I was pleasantly surprised by this book! Coming from an American author I was apprehensive that it would be the usual European History via MGM offering, however, Gabaldon manages to capture the feel of living in the past with a fluency usually reserved to writers who have grown up and lived around relics of the period.
There are some Historical Fiction tropes (e.g. Jamie being a mountain of a man but soft as a teddy at heart) I can’t say I ever felt like I was reading a cliché, even when epic plot moments ventured near melodrama. Even Claire felt well paced; often with first-person led protagonists I’ve found authors can too easily fall into a trap of making the character too modern without seeing any consequences of thinking and acting so differently from the period they are in. Regardless that Claire literally is a modern woman, Gabaldon uses her modernity measuredly – it’s always haunting at the edges as knowledge in hindsight or the threat of being assumed a witch in the period’s ignorance – and never as a ‘deus ex machina’.
However, I’m more thankful that Claire isn’t relegated to being a plucky damsel in distress next to Jamie’s walking man-wall of masculinity with a hero complex. As a note on the time travel theme, it’s not cheesy or of the sci-fi oddity a reader might associate with Doctor Who, it’s woven very subtly into the novel, if anything it helps transport an equally modern reader to the 1740s, and creates necessary intrigue both within the over all plot and Jamie and Claire’s relationship.
My only tiny niggle is that after leaving Castle Leoch the plot sort of becomes ‘one damn thing after another’. I preferred the small dramas of the castle over the large bounding leaps made once Claire and Jamie leave.
Also towards the end I felt it got a little disjointed, I found Claire’s sudden consideration of believing in God a random addition – even if she was in a monastery, this theme is something she never approached in the rest of the book so it felt rather out of place for her to suddenly question belief (I have to admit I rolled my eyes and assumed this was typical but unconscious American evangelism on Gabaldon’s part). Otherwise Gabaldon writes well with a good sense of pace, description, and when to include comic relief.
Although part of a larger series, Outlander can easily be read as a standalone novel if you don’t want to invest in the next eight, nine or more books. As it’s told from a female first person perspective – and is basically to female power, romantic, and sexual fantasies what Batman comics are to the male equivalent – it’s possible this will appeal more to female readers. However, if you’ve enjoyed books, or series, such as Poldark then most likely you’ll enjoy reading this.
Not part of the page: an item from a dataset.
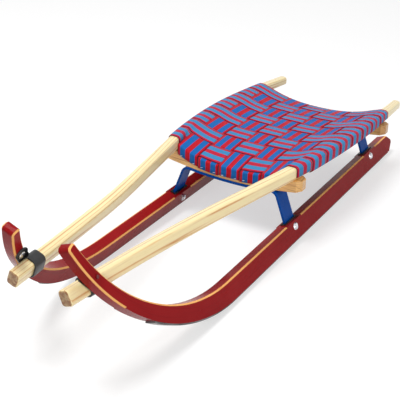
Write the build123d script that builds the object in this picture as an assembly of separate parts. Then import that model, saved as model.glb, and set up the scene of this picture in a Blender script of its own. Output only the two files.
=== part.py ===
"""Sport luge sled: two canted wooden runners with horns, two bowed rails on two
yokes and steel brackets, and a seat woven from webbing.

Frame: X across the sled, Y along it with the horns at -Y, Z up from the floor.
The origin lies on the floor, under the middle of the rails. Millimetres.
"Left" is the rider's left, lying feet first, which is +X.
"""
from build123d import *
from math import acos, atan2, cos, degrees, hypot, pi, radians, sin, sqrt
import os

# Runner: a bent lamination, drawn in its own leaning plane.
# y runs along the sled, t up the plane, s outwards across its thickness.
cant_deg = 20.4               # lean of both runners, tops inwards
gauge = 257.5                 # between the steel strips' inner edges, on the floor
runner_width = 24.0           # across s
runner_depth = 36.7           # wood, up t, on the straight
runner_rear_y = 537.0         # heel of the runner
bend_start_y = -206.0         # underside starts to rise
back_start_after = 11.6       # top side starts to rise this much further on
bend_radius = 347.0           # wood's underside in the horn
back_radius_less = 23.0       # wood's upper side in the horn is this much tighter
horn_height = 258.0           # tip, up the plane
tip_radius = 6.0              # rounded corners of the tip
heel_length = 24.0            # wedge at the heel
heel_nose_height = 21.0       # its point, up the plane
heel_radius = 5.0
bevel = 2.5                   # chamfered edges, left bare of lacquer
bevel_break = 30.0            # no bevel this far to either side of a leg
bevel_front_angle = 49.5      # round the bend, where the underside's bevel ends

# Steel running strip under each runner
strip_thickness = 3.0
strip_width = 19.0
strip_start_angle = 37.5      # how far round the bend it reaches

# Rail: a bowed and tapered bar, at equally spaced stations from front to rear.
rail_front_y = -538.5
rail_rear_y = 538.5
rail_corner = 6.0             # rounded long edges
rail_end_bevel = 2.5
rail_stations = [
    # centre x, top z, width, height, lean in degrees
    (48.2, 171.8, 20.5, 26.5, 21.0),
    (62.9, 168.2, 21.0, 26.5, 16.0),
    (82.0, 163.4, 21.5, 26.0, 7.0),
    (109.3, 161.0, 21.5, 25.5, 0.0),
    (135.4, 158.5, 22.0, 25.5, 0.0),
    (148.6, 152.0, 22.5, 25.0, 0.0),
    (149.8, 139.8, 21.0, 22.5, 0.0),
    (142.4, 125.0, 18.5, 19.5, 0.0),
]

# Yokes and brackets: one pair under the front of the seat, one under its rear
bridge_ys = {"front": 36.5, "rear": 415.0}
yoke_length_y = 32.0          # along the sled
yoke_overhang = 10.0          # past the rail's outer side
yoke_thickness = 17.0         # in the middle
yoke_end_thickness = 20.0     # left under the rail's notch
yoke_sag = 13.5               # underside, middle below ends
yoke_hollow = 24.3            # top side, middle below ends
yoke_corner = 9.0             # clipped corners of its ends in plan
rail_seat_gap = 0.3           # rail to yoke

bracket_width = 36.0          # along the sled
bracket_thickness = 4.5
bracket_bend = 12.0           # inside radius of its bends
bracket_gap = 0.3             # yoke to bracket

# Foot: the leg stands in a slot in the runner's top and takes one bolt
bolt_height = 28.0            # above the floor line, up the plane
bolt_radius = 4.0
bolt_clearance = 0.1          # in the wood
foot_hole_clearance = 0.6     # in the steel foot, for the tilt
foot_below_bolt = 8.0
foot_end_gap = 2.5            # foot to slot floor
slot_side_gap = 1.4           # leg to the slot's cheeks
slot_end_gap = 2.5            # leg to the slot's ends
dome_radius = 7.5
dome_height = 3.5
corner_flats = 3              # flats in which a strap or a band turns a rail's corner
nut_radius = 7.0
nut_height = 5.5
gasket_height = 2.5           # rubber frame round the slot's mouth
gasket_width = 2.5
seat_gap = 0.3                # soft or loose piece to what carries it

# Strap that ties each rail's front end to its horn
strap_y = -486.0              # where it goes round the rail
strap_width = 26.0
strap_thickness = 2.2
strap_gap = 0.7               # strap to rail
strap_bolt_height = 194.0     # up the plane, in the middle of the horn
strap_bolt_radius = 3.0
strap_head_radius = 6.5
strap_head_height = 1.8       # low, to clear the rail as the runner tilts

# Woven seat
webbing_width = 50.0
webbing_thickness = 1.6
weave_gap = 0.3               # between two crossing bands
cross_count = 8
cross_pitch = 52.0
cross_first_y = 49.6          # middle of the front cross band
long_count = 5
long_pitches = (46.5, 51.0)   # the long bands fan out from the front to the rear
long_fill = 0.98              # share of the pitch that the band takes
dips_front = (37.5, 33.5, 21.0)  # below the rails, at the long bands' edges outwards
dips_rear = (28.0, 21.5, 8.0)
wrap_gap = 0.5                # band to rail
wrap_return = 14.0            # tucked under the rail
fold_gap = 0.6                # long band's fold to the outermost cross band
fold_corner = 3.0             # rounding of a long band's fold
hem_length = 19.0             # long band's end, down the front yoke's face
rear_hem_length = 19.0        # down the rear yoke's

cant = radians(cant_deg)
runner_base = strip_thickness
strip_inset = (runner_width - strip_width) / 2


def runner_point(y, t, s):
    """A point of the left runner in the sled's frame."""
    out = s - strip_inset
    return Vector(
        gauge / 2 + out * cos(cant) - t * sin(cant),
        y,
        out * sin(cant) + t * cos(cant),
    )


def runner_plane(s=0.0):
    """Left runner's plane: local x is y, local y is t, normal is s."""
    return Plane(origin=runner_point(0, 0, s), x_dir=(0, 1, 0), z_dir=(cos(cant), 0, sin(cant)))


def on_circle(centre, radius, angle_deg):
    """Point on a bend: 0 is straight down, growing towards the horn."""
    angle = radians(angle_deg)
    return (centre[0] - radius * sin(angle), centre[1] - radius * cos(angle))


def bend_angle(centre, radius, t):
    """Angle round a bend at which its curve reaches height t."""
    return degrees(atan2(sqrt(radius**2 - (centre[1] - t) ** 2), centre[1] - t))


def bend_arc(centre, radius, a0, a1):
    return ThreePointArc(
        on_circle(centre, radius, a0),
        on_circle(centre, radius, (a0 + a1) / 2),
        on_circle(centre, radius, a1),
    )


back_radius = bend_radius - back_radius_less
back_start_y = bend_start_y - back_start_after
bend_centre = (bend_start_y, runner_base + bend_radius)
back_centre = (back_start_y, runner_base + runner_depth + back_radius)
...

There’s a fair amount of non-graphic sex in it (at least by fanfiction standards), and if you’ve a problem with scenes that don’t automatically fade to black then this isn’t for you. Don’t complain about something you were forewarned about.
Content warnings:
Major warning for Rape.
Minor for domestic abuse, but this should be viewed within the context of the period (and the plot) and not necessarily by modern standards.
Minor for sex.
Outlander / Cross Stitch (UK) by Diana Gabaldon. Paperback £8.99, also available in audio and ebook formats.